O livro esmiúça esses projetos. Mostra como o fotógrafo que considera a África o seu outro Brasil (um capítulo tem este título) se interessou pelo continente ainda economista, quando organizou e financiou, com o Banco Mundial e a Organização das Nações Unidas para Alimentação e Agricultura (FAO), projetos de desenvolvimento econômico em Ruanda.
“Amo Ruanda”, escreve ele no capítulo “A morte vista de perto”, em que, de certa forma, responde às críticas que identificam em seu trabalho algo de estetização da miséria: “Não são os fotógrafos que criam as catástrofes, elas são os sintomas da disfunção do mundo do qual todos participamos. Os fotógrafos existem para servir de espelho, como os fotojornalistas. E não venham me falar de voyeurismo.”

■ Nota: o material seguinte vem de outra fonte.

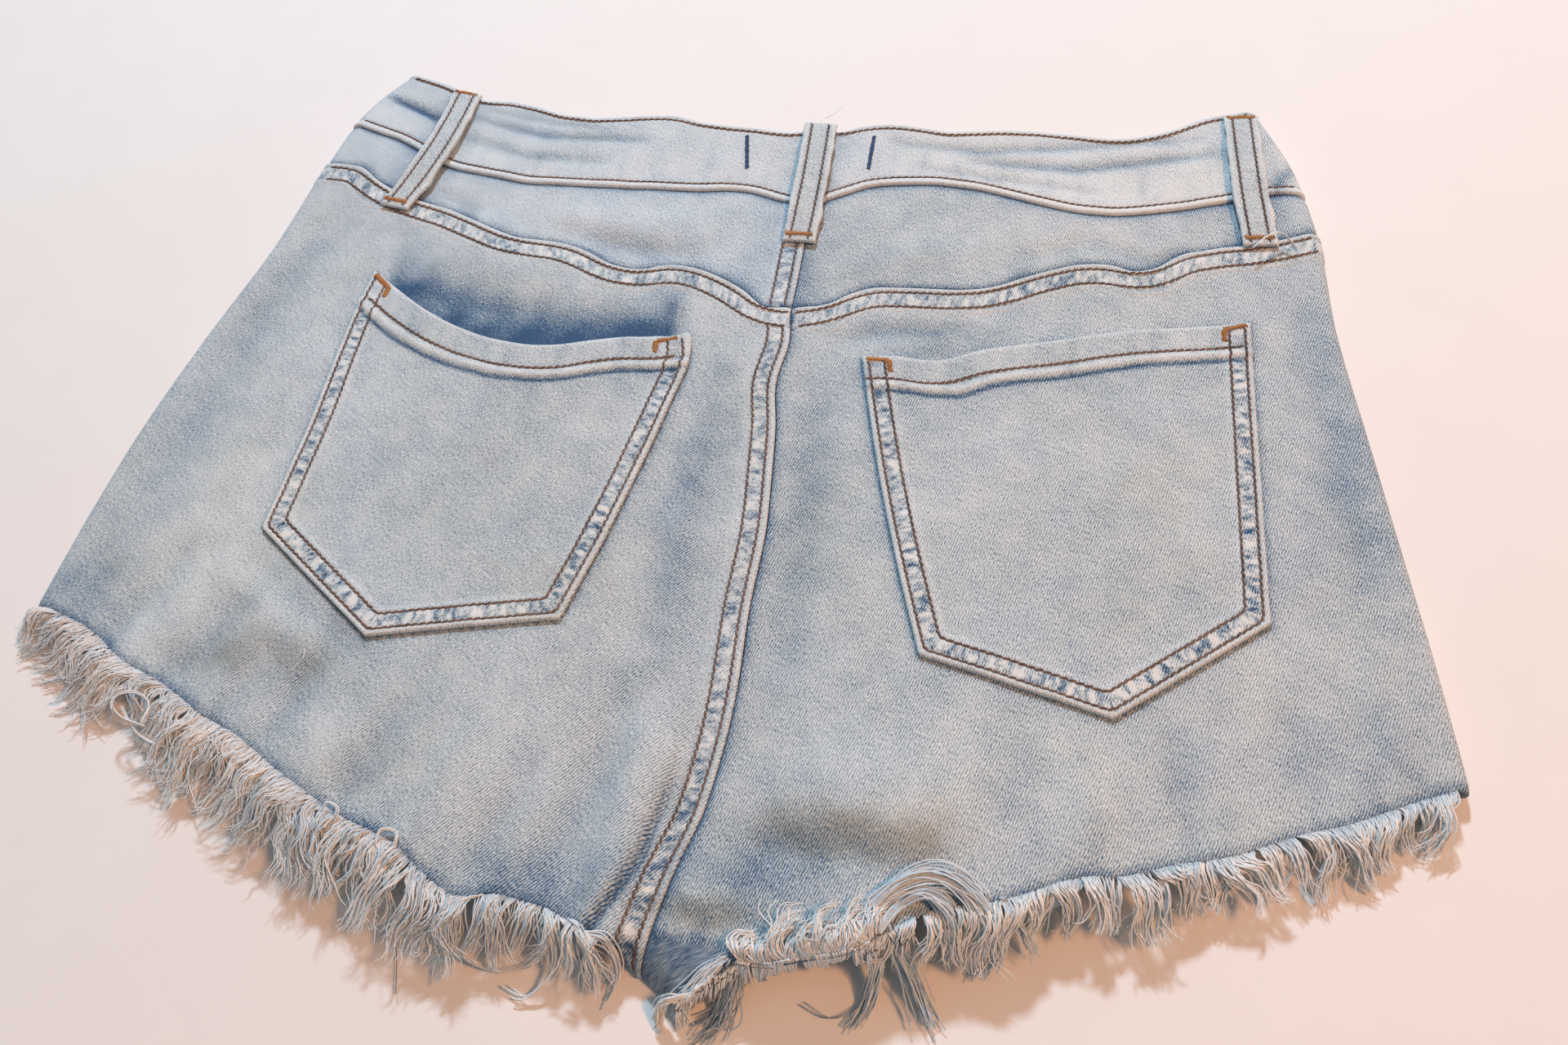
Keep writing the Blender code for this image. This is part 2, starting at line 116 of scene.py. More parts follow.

— Quando você fica em evidência, tem o reconhecimento do seu trabalho, uma quantidade de elogios, mas também um contraponto. O sistema é dialético, então isso (as críticas) acontece, mas não é meu problema, é problema de quem fala, de quem nunca foi lá onde eu estive, não viu o que vi, não sentiu o que eu senti.
Outro capítulo importante do livro é aquele dedicado à família: a mulher Lélia Wanick Salgado, companheira há 50 anos, com quem militou no Brasil e se exilou na França em 1969, sua sócia na agência Amazonas Images, e seus filhos, Juliano e Rodrigo. No capítulo “Minha tribo”, ele conta como Rodrigo, portador da Síndrome de Down, lhe “possibilitou ver o mundo de outra forma". As longas viagens, que o mantiveram por meses longe de casa, hoje são objeto de reflexão:
— Essas fotos para mim tiveram um preço alto, de sacrifício pessoal. Me perguntei muitas vezes na vida se não escolhi essa profissão só pelo prazer de voltar. Para ter o prazer de pegar o último táxi, o último voo, e poder voltar para casa.